Submit your files to Gradescope. To log in to Gradescope, point your browser to gradescope.com and click the login button. On the form that pops up select “School Credentials” and then “University of Washington netid”. You will be asked to authenticate with the UW netid login page. Once you have authenticated you will be brought to a page with your courses. Select amath583sp22.

For ps7, you will find two assignments on Gradescope: “ps7 – written (for 483)” and “ps7 – written (for 583)”. We will not grade your source code with autograder starting from this assignment. There is no need to submit your source code to Gradescope.

Please submit your answers to the Questions as a PDF file. You would also need to submit the plots you get in To-Do 2 (axpy section of ps7) and in To-Do 5 (norm_cuda section of ps7). Please, append those plots to the end of your Questions.pdf file and upload only the resulting pdf file as your submission. (Separate Questions.pdf, axpy.pdf, norm_cuda.pdf could be combined into a single pdf using any suitable online tool).

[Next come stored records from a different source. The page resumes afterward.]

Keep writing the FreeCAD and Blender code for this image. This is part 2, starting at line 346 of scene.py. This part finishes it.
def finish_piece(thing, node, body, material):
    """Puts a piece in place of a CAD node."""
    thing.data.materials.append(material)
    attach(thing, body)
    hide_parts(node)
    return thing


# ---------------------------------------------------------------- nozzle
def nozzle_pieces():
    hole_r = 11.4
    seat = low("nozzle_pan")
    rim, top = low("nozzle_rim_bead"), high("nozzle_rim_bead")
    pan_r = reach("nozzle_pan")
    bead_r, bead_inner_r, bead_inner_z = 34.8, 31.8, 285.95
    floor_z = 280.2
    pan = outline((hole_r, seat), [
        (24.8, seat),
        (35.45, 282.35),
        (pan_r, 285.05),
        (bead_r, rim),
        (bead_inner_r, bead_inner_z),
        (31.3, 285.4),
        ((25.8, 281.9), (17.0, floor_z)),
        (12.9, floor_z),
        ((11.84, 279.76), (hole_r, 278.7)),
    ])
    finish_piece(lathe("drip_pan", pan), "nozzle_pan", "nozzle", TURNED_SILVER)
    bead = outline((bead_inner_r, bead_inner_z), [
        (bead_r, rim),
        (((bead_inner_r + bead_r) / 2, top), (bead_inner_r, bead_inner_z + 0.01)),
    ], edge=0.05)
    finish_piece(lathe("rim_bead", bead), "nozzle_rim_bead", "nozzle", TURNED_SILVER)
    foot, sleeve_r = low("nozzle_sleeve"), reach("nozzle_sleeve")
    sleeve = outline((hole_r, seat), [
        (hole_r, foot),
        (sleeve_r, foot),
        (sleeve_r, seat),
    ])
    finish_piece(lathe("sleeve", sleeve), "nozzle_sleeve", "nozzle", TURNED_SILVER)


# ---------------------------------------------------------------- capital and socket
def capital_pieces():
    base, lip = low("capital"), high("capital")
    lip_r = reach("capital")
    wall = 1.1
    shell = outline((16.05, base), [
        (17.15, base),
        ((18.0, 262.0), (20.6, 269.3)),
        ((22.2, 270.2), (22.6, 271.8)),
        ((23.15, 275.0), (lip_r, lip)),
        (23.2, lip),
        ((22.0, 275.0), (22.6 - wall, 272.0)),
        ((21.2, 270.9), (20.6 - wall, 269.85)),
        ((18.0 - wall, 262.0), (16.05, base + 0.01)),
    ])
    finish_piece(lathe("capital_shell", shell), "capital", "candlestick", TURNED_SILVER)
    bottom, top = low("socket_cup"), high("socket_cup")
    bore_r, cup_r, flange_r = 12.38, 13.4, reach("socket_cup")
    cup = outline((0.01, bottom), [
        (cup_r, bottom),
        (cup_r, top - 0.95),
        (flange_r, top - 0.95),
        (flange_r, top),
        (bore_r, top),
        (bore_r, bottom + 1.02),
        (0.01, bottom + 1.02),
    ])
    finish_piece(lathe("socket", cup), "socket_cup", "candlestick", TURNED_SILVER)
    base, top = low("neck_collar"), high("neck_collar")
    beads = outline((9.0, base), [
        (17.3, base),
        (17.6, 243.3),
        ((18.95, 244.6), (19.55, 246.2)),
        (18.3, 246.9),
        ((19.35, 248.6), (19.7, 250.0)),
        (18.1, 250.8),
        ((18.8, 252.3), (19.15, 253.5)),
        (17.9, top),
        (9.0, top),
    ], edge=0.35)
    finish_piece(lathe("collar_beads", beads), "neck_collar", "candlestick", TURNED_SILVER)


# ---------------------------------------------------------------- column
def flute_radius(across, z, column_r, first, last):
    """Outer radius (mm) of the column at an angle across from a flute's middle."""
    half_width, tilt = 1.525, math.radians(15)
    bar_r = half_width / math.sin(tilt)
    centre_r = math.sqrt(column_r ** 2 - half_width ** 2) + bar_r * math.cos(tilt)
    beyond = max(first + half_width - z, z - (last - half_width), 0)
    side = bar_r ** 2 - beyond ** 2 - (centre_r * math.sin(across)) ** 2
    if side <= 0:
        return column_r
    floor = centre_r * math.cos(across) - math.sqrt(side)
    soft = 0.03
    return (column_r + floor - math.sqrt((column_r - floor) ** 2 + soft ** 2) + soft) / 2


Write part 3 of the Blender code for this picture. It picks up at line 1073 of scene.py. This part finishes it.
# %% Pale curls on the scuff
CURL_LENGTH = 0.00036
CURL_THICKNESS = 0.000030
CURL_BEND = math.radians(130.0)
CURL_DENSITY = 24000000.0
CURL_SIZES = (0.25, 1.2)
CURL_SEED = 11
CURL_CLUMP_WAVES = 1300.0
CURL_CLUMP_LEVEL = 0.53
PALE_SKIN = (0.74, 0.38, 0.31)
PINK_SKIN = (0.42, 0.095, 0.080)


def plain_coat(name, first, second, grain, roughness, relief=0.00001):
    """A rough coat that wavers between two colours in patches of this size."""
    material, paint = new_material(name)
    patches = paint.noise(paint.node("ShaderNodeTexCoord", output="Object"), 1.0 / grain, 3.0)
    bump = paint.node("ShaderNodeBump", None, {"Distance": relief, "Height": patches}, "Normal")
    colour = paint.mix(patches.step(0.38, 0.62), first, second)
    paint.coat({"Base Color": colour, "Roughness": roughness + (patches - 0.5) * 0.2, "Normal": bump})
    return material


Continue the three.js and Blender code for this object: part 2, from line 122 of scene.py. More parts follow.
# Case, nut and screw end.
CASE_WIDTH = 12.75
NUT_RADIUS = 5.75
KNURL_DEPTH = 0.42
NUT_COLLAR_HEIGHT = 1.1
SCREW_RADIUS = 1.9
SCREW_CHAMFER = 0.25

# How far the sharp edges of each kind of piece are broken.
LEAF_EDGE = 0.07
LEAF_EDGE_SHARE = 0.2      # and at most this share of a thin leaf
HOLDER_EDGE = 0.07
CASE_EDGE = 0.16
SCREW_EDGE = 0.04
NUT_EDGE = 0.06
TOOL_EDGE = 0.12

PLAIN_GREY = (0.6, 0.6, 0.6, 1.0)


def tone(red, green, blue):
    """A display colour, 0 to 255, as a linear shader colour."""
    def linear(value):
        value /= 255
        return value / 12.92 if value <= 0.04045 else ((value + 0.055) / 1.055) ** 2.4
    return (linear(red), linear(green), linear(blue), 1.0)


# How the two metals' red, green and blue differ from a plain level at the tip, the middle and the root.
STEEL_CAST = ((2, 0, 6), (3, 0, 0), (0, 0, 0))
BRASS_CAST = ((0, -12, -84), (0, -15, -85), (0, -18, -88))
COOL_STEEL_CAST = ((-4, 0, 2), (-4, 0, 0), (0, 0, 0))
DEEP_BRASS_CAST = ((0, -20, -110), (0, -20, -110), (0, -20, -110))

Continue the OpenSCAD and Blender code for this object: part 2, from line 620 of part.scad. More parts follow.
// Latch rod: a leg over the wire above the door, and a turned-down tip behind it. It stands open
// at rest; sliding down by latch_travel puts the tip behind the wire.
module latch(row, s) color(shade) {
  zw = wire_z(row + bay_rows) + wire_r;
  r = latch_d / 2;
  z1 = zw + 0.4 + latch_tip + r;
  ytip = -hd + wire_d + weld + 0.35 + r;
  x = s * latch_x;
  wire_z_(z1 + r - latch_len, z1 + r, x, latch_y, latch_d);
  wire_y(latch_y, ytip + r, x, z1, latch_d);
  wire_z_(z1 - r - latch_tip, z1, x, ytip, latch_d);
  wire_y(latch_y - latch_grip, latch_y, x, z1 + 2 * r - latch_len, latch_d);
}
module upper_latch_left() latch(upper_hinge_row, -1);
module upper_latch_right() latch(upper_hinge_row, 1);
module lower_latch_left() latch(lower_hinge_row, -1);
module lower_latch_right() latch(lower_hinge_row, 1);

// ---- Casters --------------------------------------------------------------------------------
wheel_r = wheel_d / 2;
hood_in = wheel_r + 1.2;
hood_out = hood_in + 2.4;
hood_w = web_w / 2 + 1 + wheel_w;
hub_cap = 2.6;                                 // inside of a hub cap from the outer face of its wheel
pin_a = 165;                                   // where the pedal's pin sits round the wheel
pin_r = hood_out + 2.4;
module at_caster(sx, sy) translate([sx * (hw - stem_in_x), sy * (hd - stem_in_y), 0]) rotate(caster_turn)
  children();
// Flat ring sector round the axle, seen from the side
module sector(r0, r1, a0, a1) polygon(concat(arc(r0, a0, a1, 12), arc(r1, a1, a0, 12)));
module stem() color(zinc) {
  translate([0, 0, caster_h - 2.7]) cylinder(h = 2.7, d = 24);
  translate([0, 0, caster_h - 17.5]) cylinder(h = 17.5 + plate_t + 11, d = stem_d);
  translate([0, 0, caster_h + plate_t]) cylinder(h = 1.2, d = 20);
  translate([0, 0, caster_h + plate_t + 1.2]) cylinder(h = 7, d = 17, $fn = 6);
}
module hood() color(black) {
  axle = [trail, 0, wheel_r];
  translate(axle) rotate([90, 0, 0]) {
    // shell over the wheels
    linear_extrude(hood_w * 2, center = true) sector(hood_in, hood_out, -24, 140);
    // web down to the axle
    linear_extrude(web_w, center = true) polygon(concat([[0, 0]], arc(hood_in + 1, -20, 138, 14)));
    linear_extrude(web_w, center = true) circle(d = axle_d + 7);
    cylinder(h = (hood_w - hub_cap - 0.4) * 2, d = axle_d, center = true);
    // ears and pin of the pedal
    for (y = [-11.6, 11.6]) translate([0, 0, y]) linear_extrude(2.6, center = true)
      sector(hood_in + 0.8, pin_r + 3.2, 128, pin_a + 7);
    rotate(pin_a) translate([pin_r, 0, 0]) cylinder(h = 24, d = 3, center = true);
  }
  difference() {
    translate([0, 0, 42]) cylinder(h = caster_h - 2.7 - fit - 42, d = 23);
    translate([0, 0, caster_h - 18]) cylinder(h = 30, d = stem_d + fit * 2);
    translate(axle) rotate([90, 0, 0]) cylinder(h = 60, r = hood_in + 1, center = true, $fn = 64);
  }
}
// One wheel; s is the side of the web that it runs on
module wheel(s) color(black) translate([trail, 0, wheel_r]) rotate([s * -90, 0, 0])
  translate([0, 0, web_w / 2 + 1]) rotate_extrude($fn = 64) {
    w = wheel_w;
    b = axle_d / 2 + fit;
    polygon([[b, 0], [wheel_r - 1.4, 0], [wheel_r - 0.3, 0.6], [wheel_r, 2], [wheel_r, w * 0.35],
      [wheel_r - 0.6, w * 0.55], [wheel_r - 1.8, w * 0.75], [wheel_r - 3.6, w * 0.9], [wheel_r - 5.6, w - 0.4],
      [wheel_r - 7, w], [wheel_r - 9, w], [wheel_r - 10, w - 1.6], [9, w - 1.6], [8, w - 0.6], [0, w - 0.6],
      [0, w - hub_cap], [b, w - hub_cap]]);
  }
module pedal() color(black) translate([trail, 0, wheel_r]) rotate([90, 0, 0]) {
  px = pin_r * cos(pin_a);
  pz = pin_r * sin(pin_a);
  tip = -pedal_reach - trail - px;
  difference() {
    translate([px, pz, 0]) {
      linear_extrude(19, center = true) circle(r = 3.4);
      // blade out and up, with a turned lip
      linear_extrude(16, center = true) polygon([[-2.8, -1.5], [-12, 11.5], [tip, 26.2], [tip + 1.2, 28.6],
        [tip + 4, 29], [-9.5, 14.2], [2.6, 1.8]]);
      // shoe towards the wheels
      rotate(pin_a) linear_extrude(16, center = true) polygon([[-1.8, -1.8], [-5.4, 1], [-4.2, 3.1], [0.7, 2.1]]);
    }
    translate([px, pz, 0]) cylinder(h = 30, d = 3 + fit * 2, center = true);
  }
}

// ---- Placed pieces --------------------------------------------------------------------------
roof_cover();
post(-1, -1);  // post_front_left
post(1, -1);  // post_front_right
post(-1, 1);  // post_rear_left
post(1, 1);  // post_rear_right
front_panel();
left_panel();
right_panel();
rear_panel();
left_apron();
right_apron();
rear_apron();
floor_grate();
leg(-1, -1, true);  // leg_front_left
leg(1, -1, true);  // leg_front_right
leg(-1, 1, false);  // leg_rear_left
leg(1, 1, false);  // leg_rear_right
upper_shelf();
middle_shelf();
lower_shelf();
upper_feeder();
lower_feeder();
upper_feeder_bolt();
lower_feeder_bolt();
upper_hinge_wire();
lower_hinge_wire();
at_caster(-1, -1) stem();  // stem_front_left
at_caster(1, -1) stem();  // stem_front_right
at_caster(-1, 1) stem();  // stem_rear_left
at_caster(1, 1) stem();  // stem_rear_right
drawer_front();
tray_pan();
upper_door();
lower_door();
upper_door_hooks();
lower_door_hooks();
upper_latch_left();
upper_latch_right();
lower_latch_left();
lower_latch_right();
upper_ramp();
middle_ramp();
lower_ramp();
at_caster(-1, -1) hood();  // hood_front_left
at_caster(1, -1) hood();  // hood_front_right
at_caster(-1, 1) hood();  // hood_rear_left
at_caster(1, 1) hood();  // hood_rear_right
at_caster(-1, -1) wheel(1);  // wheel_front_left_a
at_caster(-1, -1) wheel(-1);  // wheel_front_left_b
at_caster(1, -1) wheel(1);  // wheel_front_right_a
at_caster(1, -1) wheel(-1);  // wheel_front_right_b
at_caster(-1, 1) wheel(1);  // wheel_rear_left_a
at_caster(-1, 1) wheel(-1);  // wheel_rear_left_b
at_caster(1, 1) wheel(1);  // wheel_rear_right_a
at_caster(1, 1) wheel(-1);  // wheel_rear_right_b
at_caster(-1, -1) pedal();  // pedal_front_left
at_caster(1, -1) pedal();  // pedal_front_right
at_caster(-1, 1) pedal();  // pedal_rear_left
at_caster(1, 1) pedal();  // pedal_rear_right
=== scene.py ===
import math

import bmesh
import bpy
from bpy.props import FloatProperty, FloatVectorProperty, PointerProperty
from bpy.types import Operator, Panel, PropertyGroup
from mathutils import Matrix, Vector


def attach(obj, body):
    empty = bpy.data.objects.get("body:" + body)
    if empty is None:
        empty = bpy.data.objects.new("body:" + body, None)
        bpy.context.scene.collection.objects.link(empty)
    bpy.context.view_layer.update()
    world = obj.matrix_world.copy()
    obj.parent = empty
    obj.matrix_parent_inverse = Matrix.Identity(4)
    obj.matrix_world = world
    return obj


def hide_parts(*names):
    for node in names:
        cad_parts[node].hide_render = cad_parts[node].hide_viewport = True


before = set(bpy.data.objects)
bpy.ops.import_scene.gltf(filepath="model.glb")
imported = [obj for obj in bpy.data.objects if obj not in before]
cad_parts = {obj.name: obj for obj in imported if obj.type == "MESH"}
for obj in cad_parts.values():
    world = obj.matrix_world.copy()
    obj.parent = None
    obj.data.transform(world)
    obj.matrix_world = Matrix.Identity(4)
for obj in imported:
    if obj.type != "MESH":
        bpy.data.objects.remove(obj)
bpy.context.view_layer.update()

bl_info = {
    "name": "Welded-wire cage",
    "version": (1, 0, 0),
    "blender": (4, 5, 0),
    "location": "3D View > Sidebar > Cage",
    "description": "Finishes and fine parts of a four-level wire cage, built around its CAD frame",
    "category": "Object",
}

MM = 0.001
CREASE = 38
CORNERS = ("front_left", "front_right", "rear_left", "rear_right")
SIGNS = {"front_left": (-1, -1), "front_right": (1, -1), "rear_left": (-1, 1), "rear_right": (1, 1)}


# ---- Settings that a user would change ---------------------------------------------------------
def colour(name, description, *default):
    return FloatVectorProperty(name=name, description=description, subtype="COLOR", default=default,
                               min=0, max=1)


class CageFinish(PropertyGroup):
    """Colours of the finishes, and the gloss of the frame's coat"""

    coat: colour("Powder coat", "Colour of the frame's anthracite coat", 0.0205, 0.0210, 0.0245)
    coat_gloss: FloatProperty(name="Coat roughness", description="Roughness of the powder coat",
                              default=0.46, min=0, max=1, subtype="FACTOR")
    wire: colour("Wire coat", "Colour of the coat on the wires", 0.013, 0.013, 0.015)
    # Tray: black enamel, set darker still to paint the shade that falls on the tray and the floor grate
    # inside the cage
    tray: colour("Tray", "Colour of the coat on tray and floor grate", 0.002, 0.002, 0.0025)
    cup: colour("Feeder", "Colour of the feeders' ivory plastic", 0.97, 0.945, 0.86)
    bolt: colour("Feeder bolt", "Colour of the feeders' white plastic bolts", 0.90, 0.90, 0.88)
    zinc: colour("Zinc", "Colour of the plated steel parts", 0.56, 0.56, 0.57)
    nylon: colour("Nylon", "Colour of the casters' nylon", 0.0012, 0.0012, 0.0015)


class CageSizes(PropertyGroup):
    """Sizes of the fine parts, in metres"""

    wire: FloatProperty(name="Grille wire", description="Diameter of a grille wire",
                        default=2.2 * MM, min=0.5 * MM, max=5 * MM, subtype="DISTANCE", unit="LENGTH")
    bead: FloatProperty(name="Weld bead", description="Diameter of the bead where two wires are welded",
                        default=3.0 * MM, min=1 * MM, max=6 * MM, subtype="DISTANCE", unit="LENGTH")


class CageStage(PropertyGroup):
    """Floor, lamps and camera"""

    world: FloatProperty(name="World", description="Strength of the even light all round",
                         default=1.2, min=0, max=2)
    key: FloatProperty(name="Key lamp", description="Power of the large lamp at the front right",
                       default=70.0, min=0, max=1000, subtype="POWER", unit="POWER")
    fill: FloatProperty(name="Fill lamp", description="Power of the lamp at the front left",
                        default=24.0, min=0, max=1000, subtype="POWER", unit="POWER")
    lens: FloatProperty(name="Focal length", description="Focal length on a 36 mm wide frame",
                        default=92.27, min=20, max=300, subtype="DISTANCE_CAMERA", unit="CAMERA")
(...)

In this assignment, Question 8 and Question 9 are for AMATH 583 only. If you are a 583 student, please submit your answers for those to the assignment “ps7 – written (for 583)” on Gradescope. Note that you could have your work in a single pdf file which you could submit for both written assignments, however, you would need to make sure that correct pages are selected for each question. If you are a 483 student, please do not submit any files to the 583-only assignment on Gradescope.

Please make sure to accurately match the relevant pages of your pdf with questions on Gradescope (otherwise you could lose points if we do not find your work when grading).

If you relied on any external resources, include the references in your document as well.